**Problem details:** Of the lines in this material, how many contain "materials"? Answer with a single number only.
BEGIN Data listing
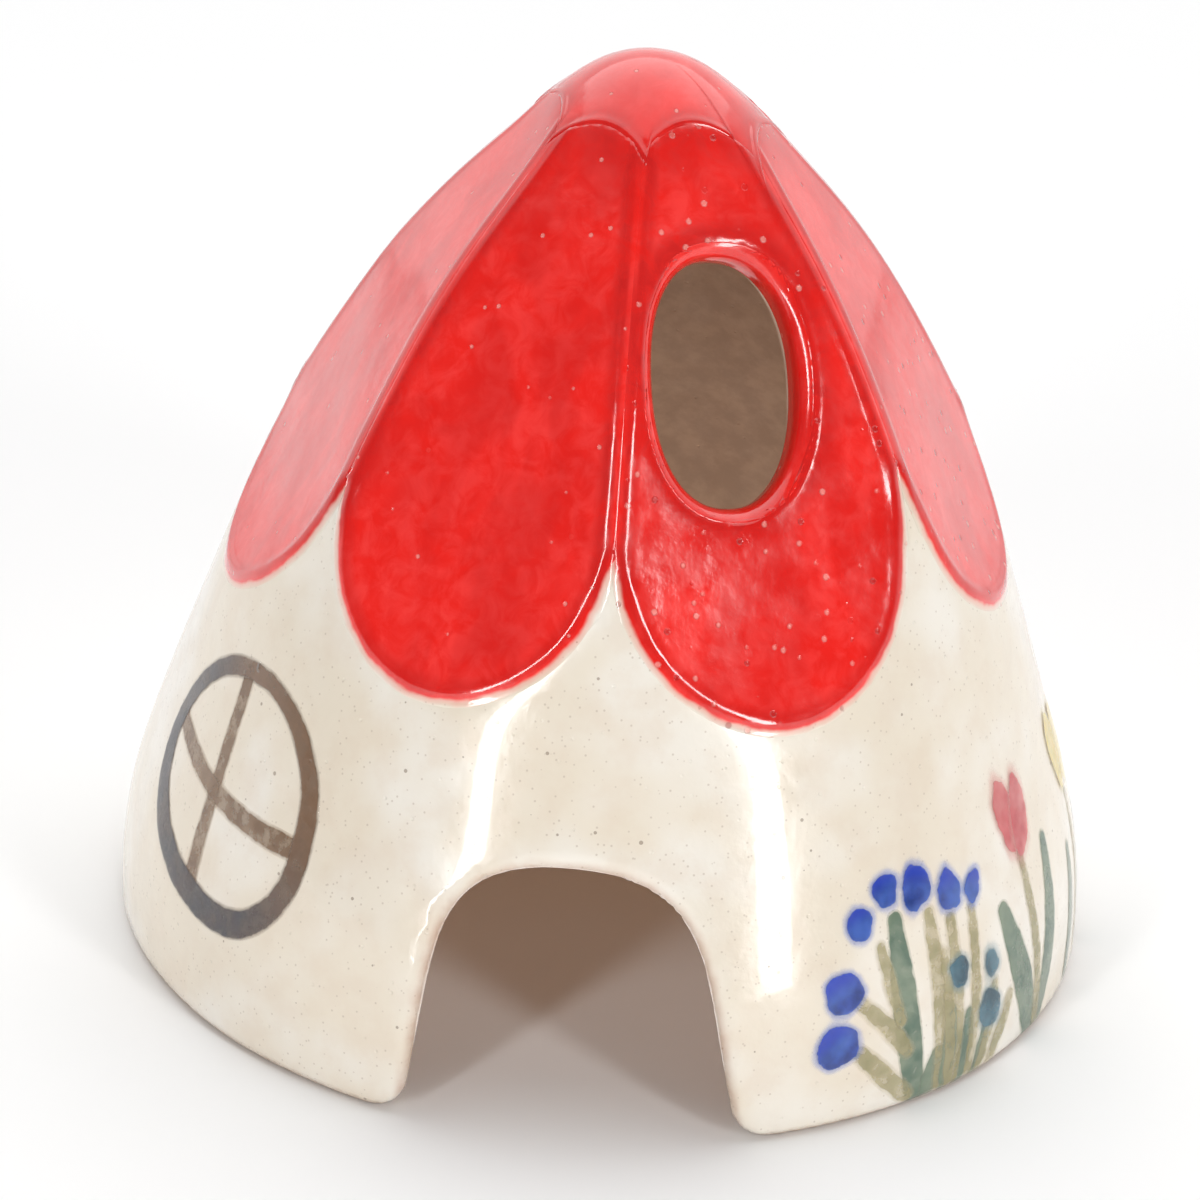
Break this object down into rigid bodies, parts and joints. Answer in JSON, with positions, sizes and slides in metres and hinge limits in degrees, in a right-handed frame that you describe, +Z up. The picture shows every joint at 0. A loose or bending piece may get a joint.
END Data listing
BEGIN Data listing
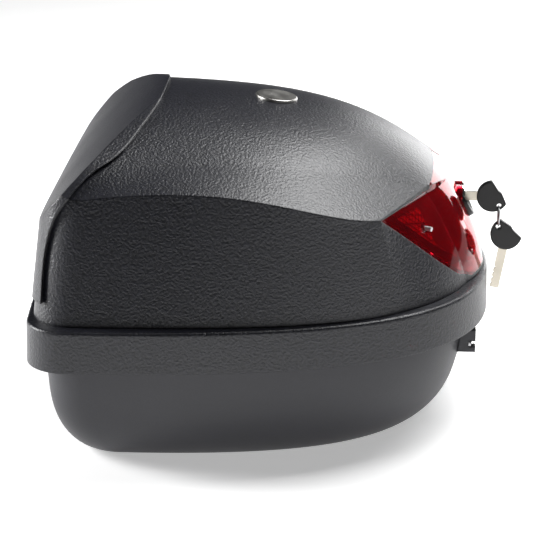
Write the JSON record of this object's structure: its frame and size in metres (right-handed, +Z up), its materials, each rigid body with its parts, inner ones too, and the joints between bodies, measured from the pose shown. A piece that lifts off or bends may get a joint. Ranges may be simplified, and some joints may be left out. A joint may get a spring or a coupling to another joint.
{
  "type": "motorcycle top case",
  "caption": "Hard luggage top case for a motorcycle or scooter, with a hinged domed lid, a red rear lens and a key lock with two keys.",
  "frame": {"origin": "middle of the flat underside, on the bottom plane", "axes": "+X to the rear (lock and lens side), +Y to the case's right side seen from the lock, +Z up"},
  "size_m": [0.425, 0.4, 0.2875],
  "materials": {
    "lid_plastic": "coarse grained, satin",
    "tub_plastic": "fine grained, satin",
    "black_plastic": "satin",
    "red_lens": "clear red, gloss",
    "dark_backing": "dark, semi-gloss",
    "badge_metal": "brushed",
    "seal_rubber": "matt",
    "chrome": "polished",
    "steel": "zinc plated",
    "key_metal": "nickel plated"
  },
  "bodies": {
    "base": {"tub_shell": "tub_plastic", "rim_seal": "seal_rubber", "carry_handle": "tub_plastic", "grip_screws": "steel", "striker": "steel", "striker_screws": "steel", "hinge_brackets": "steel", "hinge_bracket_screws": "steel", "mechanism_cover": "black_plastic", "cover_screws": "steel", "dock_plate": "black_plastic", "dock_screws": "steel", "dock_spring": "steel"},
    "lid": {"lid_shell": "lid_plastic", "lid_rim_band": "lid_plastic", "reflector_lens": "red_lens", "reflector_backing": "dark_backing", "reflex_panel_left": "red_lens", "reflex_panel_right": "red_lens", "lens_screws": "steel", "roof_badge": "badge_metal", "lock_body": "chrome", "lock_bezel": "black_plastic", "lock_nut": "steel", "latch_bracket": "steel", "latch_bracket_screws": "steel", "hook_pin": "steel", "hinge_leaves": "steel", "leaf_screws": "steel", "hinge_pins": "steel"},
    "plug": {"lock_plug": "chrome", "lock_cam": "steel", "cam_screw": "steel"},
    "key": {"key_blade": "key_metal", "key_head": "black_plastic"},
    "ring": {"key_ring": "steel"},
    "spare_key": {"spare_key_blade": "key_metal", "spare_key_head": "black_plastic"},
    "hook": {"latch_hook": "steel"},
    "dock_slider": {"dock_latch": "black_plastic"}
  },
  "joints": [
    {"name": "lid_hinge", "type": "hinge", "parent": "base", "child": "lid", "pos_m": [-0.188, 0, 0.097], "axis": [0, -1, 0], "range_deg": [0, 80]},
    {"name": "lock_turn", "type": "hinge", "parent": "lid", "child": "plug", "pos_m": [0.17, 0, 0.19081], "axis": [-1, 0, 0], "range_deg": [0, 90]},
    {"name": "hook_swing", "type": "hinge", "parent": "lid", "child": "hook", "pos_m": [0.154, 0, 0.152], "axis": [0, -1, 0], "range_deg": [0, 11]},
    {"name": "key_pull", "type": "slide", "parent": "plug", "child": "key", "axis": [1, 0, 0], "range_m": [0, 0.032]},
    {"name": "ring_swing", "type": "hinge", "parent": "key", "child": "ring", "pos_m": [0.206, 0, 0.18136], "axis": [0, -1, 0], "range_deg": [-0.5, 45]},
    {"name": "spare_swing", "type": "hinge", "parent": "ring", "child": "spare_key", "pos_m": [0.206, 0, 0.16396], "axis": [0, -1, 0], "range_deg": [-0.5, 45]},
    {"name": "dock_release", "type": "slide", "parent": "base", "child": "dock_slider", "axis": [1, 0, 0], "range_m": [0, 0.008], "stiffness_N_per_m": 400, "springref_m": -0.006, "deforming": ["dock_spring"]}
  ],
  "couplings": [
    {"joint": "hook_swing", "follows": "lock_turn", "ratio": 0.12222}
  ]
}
END Data listing
**The reply:** 2